2. The method according to claim 1, wherein step (a) comprises placing the first internal profile above the second internal profile.
3. The method according to claim 1, further comprising:
extending a riser from a surface vessel and connecting a lower end portion of the riser to a subsea wellhead, the lower end portion of the riser and the subsea wellhead defining the subsea well assembly;
wherein step (a) comprises forming the first internal profile in the lower end portion of the riser and the second internal profile in the subsea wellhead.
4. The method according to claim 1, wherein step (d) comprises rotating the connector and the first locking member relative to the subsea well assembly.
5. The method according to claim 1, wherein step (e) comprises rotating the connector relative to the second locking member and the subsea well assembly, which forces the second locking member radially outward into partial engagement with the second internal profile.
6. The method according to claim 1 wherein rotating the conduit string simultaneously causes steps (d) and (e) to occur.
7. The method according to claim 1, further comprising energizing a seal of the connector against a component of the subsea well assembly.
9. The method according to claim 8, further comprising:
extending a riser from a surface vessel and connecting a lower end portion of the riser to a subsea wellhead, the lower end portion of the riser and the subsea wellhead defining the subsea well assembly;
wherein step (a) comprises forming the upper internal profile in the lower end portion of the riser and the lower internal profile in the subsea wellhead.
10. The method according to claim 8, wherein step (d) comprises rotating the tieback conduit and the load ring relative to the upper internal profile.
11. The method according to claim 8, wherein step (e) comprises rotating the tieback conduit and at least part of the tieback connector relative to the subsea well assembly, which forces the locking member radially outward relative to an axis of the tieback connector.
12. The method according to claim 8 wherein rotating the tieback conduit simultaneously causes steps (d) and (e) to occur.
13. The method according to claim 8, further comprising energizing a seal of the tieback connector against a component of the subsea well assembly.
14. The method according to claim 8, further comprising:
extending a riser from a surface vessel and connecting a lower end portion of the riser to a subsea wellhead that supports a casing hanger, the lower end portion of the riser and the subsea wellhead defining the subsea well assembly;
wherein step (b) further comprises mounting a seal to the tieback connector; and
the method further comprises energizing the seal against the casing hanger.
15. The method according to claim 8, wherein energizing the seal with the casing hanger occurs simultaneously with step (d).
17. The apparatus according to claim 16, wherein the first internal profile is located above the second internal profile.
18. The apparatus according to claim 16, wherein:
the subsea well assembly comprises a lower portion of a riser connected to a subsea wellhead housing;
the first internal profile is within the lower portion of the riser; and
the second internal profile is within the wellhead housing.
19. The apparatus according to claim 16, further comprising:
a seal on a lower portion of the connector for sealingly engaging a component within the subsea well assembly.
20. The apparatus according to claim 16, wherein the first and second locking members expand radially outward when moving from the run-in to the engaged positions.

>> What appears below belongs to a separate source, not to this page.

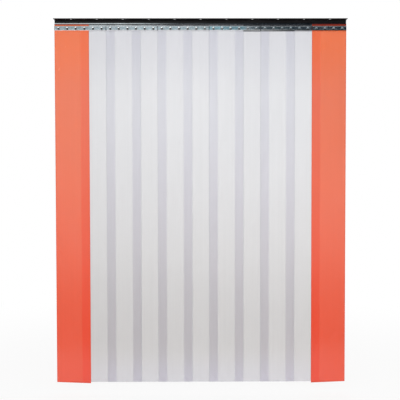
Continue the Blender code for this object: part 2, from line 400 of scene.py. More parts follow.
powderCoat = {
    "black": (0.0060, 0.0055, 0.0058, 1.0),
    "greyed": (0.0125, 0.0112, 0.0118, 1.0),
    "bareSteel": (0.16, 0.15, 0.15, 1.0),
    "dust": (0.11, 0.10, 0.09, 1.0),
    "grain": {"Scale": 1100.0, "Drift Scale": 9.0, "Roughness Low": 0.28, "Roughness High": 0.42},
    "wear": {"Scale": 140.0, "Amount": 0.30},
    "dustAmount": 0.35,
    "dustRoughness": 0.3,
    "drift": (5.0, 4.0),
    "driftRange": (0.35, 0.7),
    "orangePeel": (260.0, 2.0),
    "grainHeight": 0.4,
    "specular": 0.25,
    "bump": 0.12,
    "bumpDepth": 0.0004,
}


def makePowderCoat():
    look = powderCoat
    material, tree, shader = newMaterial("blackPowderCoat")
    place = objectPlace(tree)
    fine = useEffect(tree, grain, place, look["grain"])
    wear = useEffect(tree, edgeWear, place, look["wear"])["Wear"]
    dust = useEffect(tree, settledDust, place, {"Amount": look["dustAmount"]})["Dust"]
    drift = remap(tree, noiseField(tree, place, *look["drift"]), *look["driftRange"])
    coat = mixColors(tree, drift, look["black"], look["greyed"])
    dusty = mixColors(tree, dust, mixColors(tree, wear, coat, look["bareSteel"]), look["dust"])
    peel = noiseField(tree, place, *look["orangePeel"])
    height = calc(tree, "ADD", peel, product(tree, fine["Height"], look["grainHeight"]))
    bump = addNode(tree, "ShaderNodeBump", {
        "Strength": look["bump"], "Distance": look["bumpDepth"], "Height": height})
    rough = calc(tree, "ADD", fine["Roughness"], product(tree, dust, look["dustRoughness"]))
    feedNode(tree, shader, {
        "Base Color": dusty, "Roughness": rough, "Normal": bump, "Specular IOR Level": look["specular"]})
    return material


zincFinish = {
    "pale": (0.55, 0.64, 0.69, 1.0),
    "dull": (0.325, 0.41, 0.45, 1.0),
    "tealTint": (0.20, 0.36, 0.38, 1.0),
    "stain": (0.10, 0.12, 0.13, 1.0),
    "warp": (40.0, 3.0),
    "warpReach": (0.004, 0.004, 0.004),
    "spangleScale": 85.0,
    "brushTurn": (0.0, math.radians(38), 0.0),
    "brushStretch": (60.0, 60.0, 900.0),
    "brush": (1.0, 4.0, 0.7),
    "cloud": (7.0, 4.0, 0.55),
    "tealCloud": (3.3, 3.0),
    "tealRange": (0.46, 0.66, 0.0, 0.75),
    "spangleShare": 0.55,
    "brushShare": 0.7,
    "cloudShare": 0.4,
    "shadeRange": (0.45, 1.2),
    "stains": (95.0, 6.0, 0.7),
    "stainRange": (0.62, 0.78, 0.0, 0.5),
    "grain": {"Scale": 420.0, "Drift Scale": 22.0, "Roughness Low": 0.14, "Roughness High": 0.28},
    "spangleRoughness": 0.07,
    "brushHeight": 0.5,
    "bump": 0.14,
    "bumpDepth": 0.0005,
}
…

This application is a continuation of Ser. No. 12/118,443, filed May 9, 2008, U.S. Pat. No. 7,896,081, to issue Mar. 1, 2011.

This invention relates in general to subsea oil and gas well production, and in particular to a tieback connector extending from the subsea well to a platform at the surface.

Subsea wells typically have a subsea wellhead assembly at the seafloor. In some installations, a subsea production tree will be mounted on the wellhead assembly. The tree has valves connected to flowlines for controlling flow from the well. In another type of installation, a string of tieback conduit extends from the subsea wellhead assembly to a platform at the surface. A surface tree is mounted on the upper end of the tieback conduit. Some riser systems have inner and outer tieback conduits, each of which is run separately and connected by a tieback connector. The inner and outer tieback conduits make up the tieback riser in that type of system.

The inner tieback conduit is installed by connecting a tieback connector to the lower end of the conduit and lowering it into the bore of the subsea wellhead housing assembly. The tieback connector has a locking member that locks to the subsea wellhead housing or to the tapered stress joint at the bottom of the outer tieback conduit. The inner tieback connector also has a seal that seals to an internal component of the subsea wellhead housing assembly. Typical outer tieback connectors are locked to the exterior of the subsea wellhead housing assembly. Other outer tieback connectors are locked to the interior. An internal tieback connector typically has a mandrel with a sleeve on the exterior. The mandrel is connected to the inner tieback conduit and is capable of moving between an upper running-in position and a lower landed position in the subsea wellhead housing. An actuator holds the mandrel in the upper position until the actuator lands on structure in the wellhead housing. Then, downward movement of the inner tieback conduit causes the locking member to engage an internal profile in the subsea wellhead housing assembly.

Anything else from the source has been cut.